Either the graph needs to be fixed or it should provide a better error message from an user standpoint.

balajialg avatar Nov 08 '22 23:11 balajialg

@balajialg I believe the graphs are breaking because the responses are taking too long. If you click the red exclamation mark, you should be able to get an indication of why it's unhappy.

For example:

Screen Shot 2022-11-08 at 3 46 49 PM Screen Shot 2022-11-08 at 3 46 58 PM

Basically the queries are timing out meaning that grafana is not getting the information as quickly as it expects to. So it's not really a matter of fixing the graph unless the query that generates the graph is grossly inefficient.

In the past the solution was to allocate more RAM to prometheus to speed it up. I'm not sure how sustainable that solution is. The more data that is collected, the slower it gets.

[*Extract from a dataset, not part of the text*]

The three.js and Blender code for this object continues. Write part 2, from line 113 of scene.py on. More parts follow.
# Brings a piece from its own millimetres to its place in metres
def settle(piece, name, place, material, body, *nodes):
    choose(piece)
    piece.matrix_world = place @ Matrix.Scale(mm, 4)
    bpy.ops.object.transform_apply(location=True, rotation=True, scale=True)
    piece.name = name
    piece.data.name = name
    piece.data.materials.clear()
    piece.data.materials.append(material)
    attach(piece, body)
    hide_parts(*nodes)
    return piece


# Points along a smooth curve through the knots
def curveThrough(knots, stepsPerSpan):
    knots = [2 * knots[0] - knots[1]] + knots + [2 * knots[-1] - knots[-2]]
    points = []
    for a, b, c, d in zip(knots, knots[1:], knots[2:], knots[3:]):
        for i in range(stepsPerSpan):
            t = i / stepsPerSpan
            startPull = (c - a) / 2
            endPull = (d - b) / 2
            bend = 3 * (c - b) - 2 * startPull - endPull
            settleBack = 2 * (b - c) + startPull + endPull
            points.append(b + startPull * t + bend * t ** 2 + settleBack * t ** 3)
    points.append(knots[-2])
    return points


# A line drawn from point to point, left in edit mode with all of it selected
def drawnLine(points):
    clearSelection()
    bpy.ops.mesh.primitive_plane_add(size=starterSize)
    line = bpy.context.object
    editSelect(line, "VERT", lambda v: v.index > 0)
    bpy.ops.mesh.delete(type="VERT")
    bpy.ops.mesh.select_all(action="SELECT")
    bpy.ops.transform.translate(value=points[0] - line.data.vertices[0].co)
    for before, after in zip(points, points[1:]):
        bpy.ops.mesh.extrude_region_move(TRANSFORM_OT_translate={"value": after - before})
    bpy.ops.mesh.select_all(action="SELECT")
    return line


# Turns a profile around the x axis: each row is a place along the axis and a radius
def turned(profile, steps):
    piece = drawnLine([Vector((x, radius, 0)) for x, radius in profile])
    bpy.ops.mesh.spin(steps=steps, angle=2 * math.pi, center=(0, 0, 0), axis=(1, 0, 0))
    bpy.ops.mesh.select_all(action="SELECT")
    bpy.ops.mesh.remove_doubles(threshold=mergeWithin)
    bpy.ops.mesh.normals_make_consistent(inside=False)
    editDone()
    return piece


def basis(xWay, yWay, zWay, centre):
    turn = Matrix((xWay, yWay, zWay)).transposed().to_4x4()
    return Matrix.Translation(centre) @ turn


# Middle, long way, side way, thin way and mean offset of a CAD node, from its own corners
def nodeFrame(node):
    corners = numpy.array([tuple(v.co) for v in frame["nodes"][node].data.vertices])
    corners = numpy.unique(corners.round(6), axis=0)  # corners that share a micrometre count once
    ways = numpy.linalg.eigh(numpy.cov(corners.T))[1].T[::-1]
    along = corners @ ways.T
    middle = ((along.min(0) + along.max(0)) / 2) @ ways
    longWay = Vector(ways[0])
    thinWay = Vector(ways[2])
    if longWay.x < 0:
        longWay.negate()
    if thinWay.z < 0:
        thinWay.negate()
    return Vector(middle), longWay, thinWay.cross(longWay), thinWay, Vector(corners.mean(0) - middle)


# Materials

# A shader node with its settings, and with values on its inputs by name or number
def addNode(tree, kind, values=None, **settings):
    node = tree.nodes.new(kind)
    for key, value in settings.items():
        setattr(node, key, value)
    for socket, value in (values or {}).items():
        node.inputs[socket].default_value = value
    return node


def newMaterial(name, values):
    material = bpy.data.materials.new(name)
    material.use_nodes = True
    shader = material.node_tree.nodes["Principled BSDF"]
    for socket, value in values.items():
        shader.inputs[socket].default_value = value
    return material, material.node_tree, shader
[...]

felder avatar Nov 08 '22 23:11 felder

@felder Got it. So, optimizing the queries is the way forward? How does your PR here relate to this objective?

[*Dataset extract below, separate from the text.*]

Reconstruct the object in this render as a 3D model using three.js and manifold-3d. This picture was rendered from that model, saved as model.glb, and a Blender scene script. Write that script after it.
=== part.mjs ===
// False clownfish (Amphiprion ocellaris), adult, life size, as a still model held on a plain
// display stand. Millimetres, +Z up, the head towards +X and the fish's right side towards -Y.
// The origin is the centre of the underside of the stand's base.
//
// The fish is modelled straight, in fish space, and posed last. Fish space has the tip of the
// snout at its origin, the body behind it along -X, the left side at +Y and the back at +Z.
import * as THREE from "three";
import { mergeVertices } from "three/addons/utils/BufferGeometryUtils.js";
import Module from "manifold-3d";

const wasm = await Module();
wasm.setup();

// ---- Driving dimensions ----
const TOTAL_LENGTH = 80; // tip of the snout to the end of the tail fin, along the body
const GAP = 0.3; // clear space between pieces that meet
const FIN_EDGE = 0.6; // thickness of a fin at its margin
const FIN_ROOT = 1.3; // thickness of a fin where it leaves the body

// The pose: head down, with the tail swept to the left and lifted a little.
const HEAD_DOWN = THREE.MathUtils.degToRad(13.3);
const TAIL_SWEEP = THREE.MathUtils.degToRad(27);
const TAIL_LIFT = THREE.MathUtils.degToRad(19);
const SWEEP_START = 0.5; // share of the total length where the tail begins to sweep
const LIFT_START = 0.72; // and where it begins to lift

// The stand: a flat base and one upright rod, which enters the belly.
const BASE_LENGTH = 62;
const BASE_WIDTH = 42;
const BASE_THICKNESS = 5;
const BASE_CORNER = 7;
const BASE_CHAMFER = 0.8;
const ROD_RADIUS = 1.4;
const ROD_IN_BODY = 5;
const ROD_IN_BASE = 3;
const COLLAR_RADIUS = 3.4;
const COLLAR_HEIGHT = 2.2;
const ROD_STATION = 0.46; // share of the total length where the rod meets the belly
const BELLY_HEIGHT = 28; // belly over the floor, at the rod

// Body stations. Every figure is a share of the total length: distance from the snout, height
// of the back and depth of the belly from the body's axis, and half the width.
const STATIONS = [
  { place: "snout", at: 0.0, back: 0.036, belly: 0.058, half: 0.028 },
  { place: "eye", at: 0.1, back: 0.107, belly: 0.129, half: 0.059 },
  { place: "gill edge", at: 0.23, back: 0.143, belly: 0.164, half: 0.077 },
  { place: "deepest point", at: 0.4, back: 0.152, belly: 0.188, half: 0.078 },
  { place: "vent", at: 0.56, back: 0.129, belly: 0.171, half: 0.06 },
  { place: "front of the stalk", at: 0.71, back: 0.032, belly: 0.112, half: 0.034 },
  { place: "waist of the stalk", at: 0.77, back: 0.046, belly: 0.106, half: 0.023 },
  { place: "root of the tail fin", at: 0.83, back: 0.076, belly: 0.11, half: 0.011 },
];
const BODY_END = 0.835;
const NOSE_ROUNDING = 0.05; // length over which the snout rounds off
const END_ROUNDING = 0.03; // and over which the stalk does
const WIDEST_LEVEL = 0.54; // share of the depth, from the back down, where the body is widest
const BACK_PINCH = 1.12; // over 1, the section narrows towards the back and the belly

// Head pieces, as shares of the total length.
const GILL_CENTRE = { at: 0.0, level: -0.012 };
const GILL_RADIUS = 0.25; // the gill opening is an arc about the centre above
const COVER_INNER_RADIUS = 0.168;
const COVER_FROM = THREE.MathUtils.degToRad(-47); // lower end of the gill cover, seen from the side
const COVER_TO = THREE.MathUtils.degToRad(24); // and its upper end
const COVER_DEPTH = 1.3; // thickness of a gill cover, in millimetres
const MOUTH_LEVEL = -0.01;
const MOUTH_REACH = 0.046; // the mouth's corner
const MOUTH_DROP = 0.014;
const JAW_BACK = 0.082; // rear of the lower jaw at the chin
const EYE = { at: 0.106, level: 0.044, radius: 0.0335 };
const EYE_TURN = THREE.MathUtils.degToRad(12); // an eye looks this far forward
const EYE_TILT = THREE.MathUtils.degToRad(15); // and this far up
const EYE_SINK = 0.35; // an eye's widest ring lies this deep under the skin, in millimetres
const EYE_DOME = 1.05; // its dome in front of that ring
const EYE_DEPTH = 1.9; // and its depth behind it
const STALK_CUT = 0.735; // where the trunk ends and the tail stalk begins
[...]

balajialg avatar Nov 08 '22 23:11 balajialg

@balajialg optimizing might work... maybe?

you can get the same graphs/reports by running prometheus locally on your laptop and executing the queries there. perhaps it's time for me to remember to have @felder show me (and now you) how to do this. :)

shaneknapp avatar Nov 09 '22 00:11 shaneknapp

@balajialg That PR was about fixing the queries because they were returning incorrect information. My PR doesn't have any relation to improving the efficiency of those queries.

I also do not know if optimizing the queries is the way forward as I do not know whether or not the queries can be optimized further. An investigation (along with an education on PromQL query optimization) would be required. Here's one example result from a google search for promql query optimization https://thenewstack.io/query-optimization-in-the-prometheus-world/

Assuming the queries are suboptimal, then yes that might be one way to address this. However, if they cannot be optimized then we'll need to do something else. I just don't know that throwing RAM at it is the way to go or not...it could be. However it might also just be a game of whack-a-mole until adding RAM is no longer feasible.

felder avatar Nov 09 '22 00:11 felder

@shaneknapp This seems like an interesting idea. Curious to see how my laptop would handle this volume of data (assuming this must be a large dataset). Look forward to learning more about this.

@felder Got it. Based on what you said, it seems like this is more of an experimental project like Google Filestore in terms of a) figuring out whether there are alternatives to increasing RAM and optimizing queries and b) finding a solution to optimize queries.

balajialg avatar Nov 09 '22 03:11 balajialg

  • [ ] Bump the version of Jupyterhub (Define the latest Jupyterhub changes properly and decide)
  • [ ] Scoping this for maintenance window during Spring break?
  • [ ] Blast an email to datahub-announce list to check about usage during MW and announce that there is a maintenance window!

balajialg avatar Feb 03 '23 01:02 balajialg